Luckily, Desert Baby slept on, as the taxi driver peeled off down a rocky track towards what was presumably his home, he gestured once more out the window, pointing out the route, so we finally took the slightly less terrifying road down into Wadi Mousa. We were cross eyed with exhaustion and unable to keep it together to find our way through the town to the Petra Guest House where we were to stay, so Him Indoors got them on the phone to be tactfully told we just needed to head towards the main gate of Petra and we would find them.  

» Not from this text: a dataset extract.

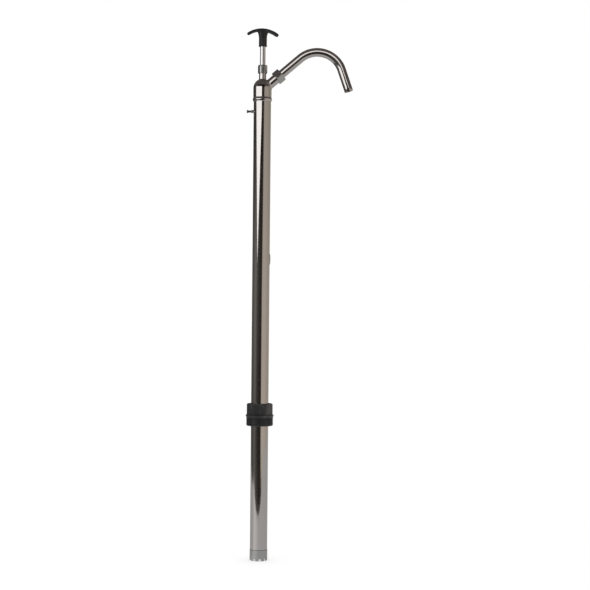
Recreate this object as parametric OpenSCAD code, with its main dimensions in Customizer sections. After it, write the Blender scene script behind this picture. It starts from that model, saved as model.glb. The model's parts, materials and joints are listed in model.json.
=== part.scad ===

We pulled up at the guest house at about 10.30pm, and got ready to check in, at which point Desert Baby withdrew cooperation, which was probably entirely fair enough, considering the frankly reckless behaviour of her parents, and woke up. After we stuffed a room service dinner into our mouths, and convinced the hotel staff to turn on the heating, because yes, we might look like Europeans, but we are desert dwelling wusses these days who can't cope with the cold (temperatures drop to 2C at night during the winter), she settled briefly in the cot, before waking roughly every half hour until dawn.  


Luckily, the excitement of seeing Petra for the first time was enough to make the next day pass without any of us murdering each other, filing for divorce or child emancipation. The day after that, we got up early, not that we had much choice as Desert Baby was up with the sun, and caught that magical first sight of the Treasury again, as the early morning sun begins to bathe it in light.

So, here endeth my lesson on travelling to Petra. You should go, you really should, but bear in mind it's a good idea to have a supply of snacks with you and, particularly if you do it in the winter months, aim to be there before dark, particularly if you are driving yourselves there, because that night-time trip across the barren mountains to get there is far from funny. Well, it is now, considering we all got out of it alive, but at the time, not so much.